The Formal Definition

This idea is formalized in the definition of Counterfactual Fairness.

Predictor Ŷ is counterfactually fair if, for any individual, the prediction would be the same had their protected attribute A been different, while holding constant all factors not causally dependent on A.

The key insight here is that counterfactual fairness is an individual-level definition. In essence, this means we imagine a world where only the protected attribute and its direct and indirect consequences are changed, while all independent background factors (e.g., socioeconomic factors that are not themselves caused by the protected attribute in our model) are held constant. This stands in sharp contrast to statistical parity, which is a group-level metric that can only compare aggregate statistics.

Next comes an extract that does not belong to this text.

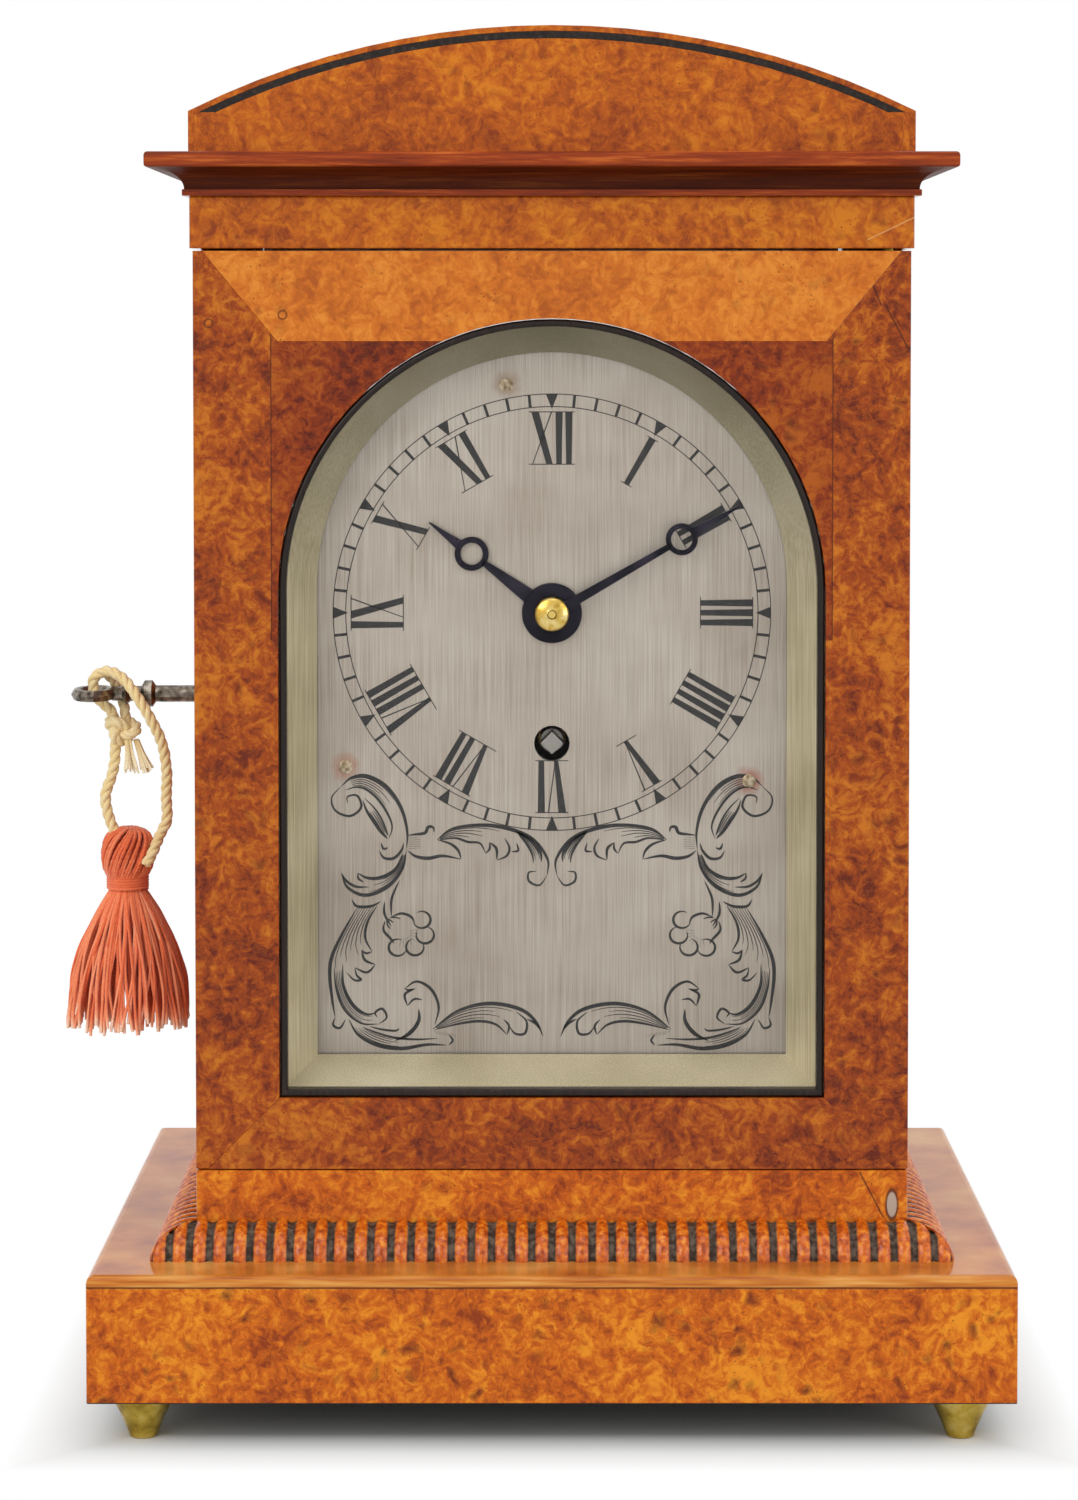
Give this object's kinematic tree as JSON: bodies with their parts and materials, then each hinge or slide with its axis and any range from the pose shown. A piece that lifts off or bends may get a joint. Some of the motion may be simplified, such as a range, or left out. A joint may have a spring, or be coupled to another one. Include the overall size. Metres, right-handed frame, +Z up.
{
  "type": "bracket clock",
  "caption": "Small burr-veneered bracket clock on brass feet with arched glazed door, silvered dial, fusee movement, pendulum, lock key and tassel.",
  "frame": {"origin": "on the surface that the clock stands on, midway between the four feet", "axes": "+Z up, -Y towards the viewer (the dial side), +X to the viewer's right"},
  "size_m": [0.1949, 0.136, 0.284],
  "materials": {
    "burr_veneer": "french polished burr veneer on oak",
    "cornice_veneer": "french polished straight-grained veneer",
    "ebonised": "ebonised",
    "oak": "waxed oak",
    "brass": "lacquered",
    "silvered_brass": "silvered, grained vertically",
    "blued_steel": "blued",
    "steel": "old bright steel",
    "glass": "clear, polished",
    "silk_cord": "twisted cord",
    "silk_tassel": "silk threads",
    "gut": "oiled gut line"
  },
  "bodies": {
    "case": {"foot_front_left": "brass", "foot_front_right": "brass", "foot_back_left": "brass", "foot_back_right": "brass", "plinth": "burr_veneer", "gadroon_front": "burr_veneer", "gadroon_right": "burr_veneer", "gadroon_back": "burr_veneer", "gadroon_left": "burr_veneer", "base_rail": "burr_veneer", "case_side_left": "burr_veneer", "case_side_right": "burr_veneer", "frieze": "burr_veneer", "cornice": "cornice_veneer", "pediment": "burr_veneer", "stringing": "ebonised", "hinge_leaf_case_bottom": "brass", "hinge_leaf_case_top": "brass", "back_pivot_bottom": "brass", "back_pivot_top": "brass", "lock_case": "steel", "front_plate": "brass", "back_plate": "brass", "seatboard": "oak", "gut_line": "gut", "back_cock": "brass", "dial": "silvered_brass"},
    "front_door": {"door_stile_left": "burr_veneer", "door_stile_right": "burr_veneer", "door_head_rail": "burr_veneer", "door_bottom_rail": "burr_veneer", "door_glass": "glass", "glass_bead": "ebonised", "dial_slip": "silvered_brass", "strike_plate": "brass", "hinge_leaf_door_bottom": "brass", "hinge_leaf_door_top": "brass"},
    "back_door": {"back_door_frame": "oak", "back_door_glass": "glass"},
    "back_knob": {"back_door_knob": "brass"},
    "key": {"key": "steel"},
    "bolt": {"lock_bolt": "brass"},
    "tassel": {"cord_left": "silk_cord", "cord_right": "silk_cord", "cord_knot": "silk_cord", "tassel": "silk_tassel"},
    "centre": {"centre_wheel": "brass", "cannon_pinion": "brass", "minute_hand": "blued_steel", "hand_collet": "brass"},
    "hour": {"hour_wheel": "brass", "hour_hand": "blued_steel"},
    "minute_work": {"minute_wheel": "brass"},
    "fusee": {"fusee": "brass"},
    "barrel": {"barrel": "brass"},
    "third": {"third_wheel": "brass"},
    "escape": {"escape_wheel": "brass"},
    "anchor": {"anchor": "steel"},
    "pendulum": {"pendulum": "brass"},
    "rating_nut": {"rating_nut": "brass"}
  },
  "joints": [
    {"name": "front_door_hinge", "type": "hinge", "parent": "case", "child": "front_door", "pos_m": [0.0684, -0.0404, 0.145], "axis": [0, 0, 1], "range_deg": [0, 110]},
    {"name": "back_door_hinge", "type": "hinge", "parent": "case", "child": "back_door", "pos_m": [0.061, 0.0444, 0.145], "axis": [0, 0, -1], "range_deg": [0, 90]},
    {"name": "back_knob_turn", "type": "hinge", "parent": "back_door", "child": "back_knob", "pos_m": [-0.059, 0.0487, 0.0583], "axis": [0, 1, 0], "range_deg": [0, 90]},
    {"name": "key_turn", "type": "hinge", "parent": "case", "child": "key", "pos_m": [-0.08, -0.024, 0.1468], "axis": [1, 0, 0], "range_deg": [0, 180], "deforming": ["cord_left", "cord_right"]},
    {"name": "bolt_slide", "type": "slide", "parent": "case", "child": "bolt", "axis": [0, -1, 0], "range_m": [0, 0.005]},
    {"name": "tassel_swing", "type": "hinge", "parent": "case", "child": "tassel", "pos_m": [-0.092, -0.024, 0.1468], "axis": [1, 0, 0], "range_deg": [-20, 20]},
    {"name": "centre_turn", "type": "hinge", "parent": "case", "child": "centre", "pos_m": [0, -0.034, 0.1644], "axis": [0, 1, 0], "continuous": true},
    {"name": "hour_turn", "type": "hinge", "parent": "case", "child": "hour", "pos_m": [0, -0.031, 0.1644], "axis": [0, 1, 0], "continuous": true},
    {"name": "minute_wheel_turn", "type": "hinge", "parent": "case", "child": "minute_work", "pos_m": [-0.013, -0.026, 0.17188], "axis": [0, 1, 0], "continuous": true},
    {"name": "fusee_turn", "type": "hinge", "parent": "case", "child": "fusee", "pos_m": [0, 0, 0.1373], "axis": [0, 1, 0], "continuous": true},
    {"name": "barrel_turn", "type": "hinge", "parent": "case", "child": "barrel", "pos_m": [-0.035, 0, 0.115], "axis": [0, 1, 0], "continuous": true},
    {"name": "third_turn", "type": "hinge", "parent": "case", "child": "third", "pos_m": [0.00705, 0, 0.18047], "axis": [0, 1, 0], "continuous": true},
    {"name": "escape_turn", "type": "hinge", "parent": "case", "child": "escape", "pos_m": [0, 0, 0.1924], "axis": [0, 1, 0], "continuous": true},
    {"name": "pendulum_swing", "type": "hinge", "parent": "case", "child": "pendulum", "pos_m": [0, 0.025, 0.20741], "axis": [0, 1, 0], "range_deg": [-4, 4]},
    {"name": "anchor_swing", "type": "hinge", "parent": "case", "child": "anchor", "pos_m": [0, 0, 0.20741], "axis": [0, 1, 0], "range_deg": [-4, 4]},
    {"name": "rating_nut_turn", "type": "hinge", "parent": "pendulum", "child": "rating_nut", "pos_m": [0, 0.025, 0.049], "axis": [0, 0, 1], "continuous": true}
  ],
  "couplings": [
    {"joint": "key_turn", "follows": "bolt_slide", "rad_per_m": 628.32},
    {"joint": "hour_turn", "follows": "centre_turn", "ratio": 0.083333},
    {"joint": "minute_wheel_turn", "follows": "centre_turn", "ratio": -0.33333},
    {"joint": "fusee_turn", "follows": "centre_turn", "ratio": -0.083333},
    {"joint": "barrel_turn", "follows": "centre_turn", "ratio": -0.083333},
    {"joint": "third_turn", "follows": "centre_turn", "ratio": -12},
    {"joint": "escape_turn", "follows": "centre_turn", "ratio": 120},
    {"joint": "anchor_swing", "follows": "pendulum_swing", "ratio": 1}
  ]
}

This powerful, if challenging, concept brings our analysis to its ultimate destination: moving from the broad statistical patterns of groups to the profound causal questions of individual justice.

Conclusion: The Power of Asking 'Why'

Our journey has taken us from the simple observation of statistical disparities to a more nuanced, causal understanding of fairness. We started with correlation-based metrics like statistical parity, which can tell us what is happening but not why. We then introduced the language of causal models—specifically Directed Acyclic Graphs—to map out our assumptions about the world. Using this language, we learned to disentangle discrimination by analyzing direct and indirect pathways and finally arrived at the counterfactual question, which asks about fairness for a single individual.

The core message is that discrimination is a causal phenomenon, and ignoring this leads to superficial analysis. Causal models do not give us easy answers about what is fair. Instead, they provide a formal language to make our societal and ethical assumptions about fairness explicit, transparent, and debatable. They force us to graduate from simply measuring disparities to rigorously interrogating the mechanisms that create them.

By moving beyond 'what' and learning to ask 'why,' we can begin to build systems that are not just statistically balanced, but meaningfully fair.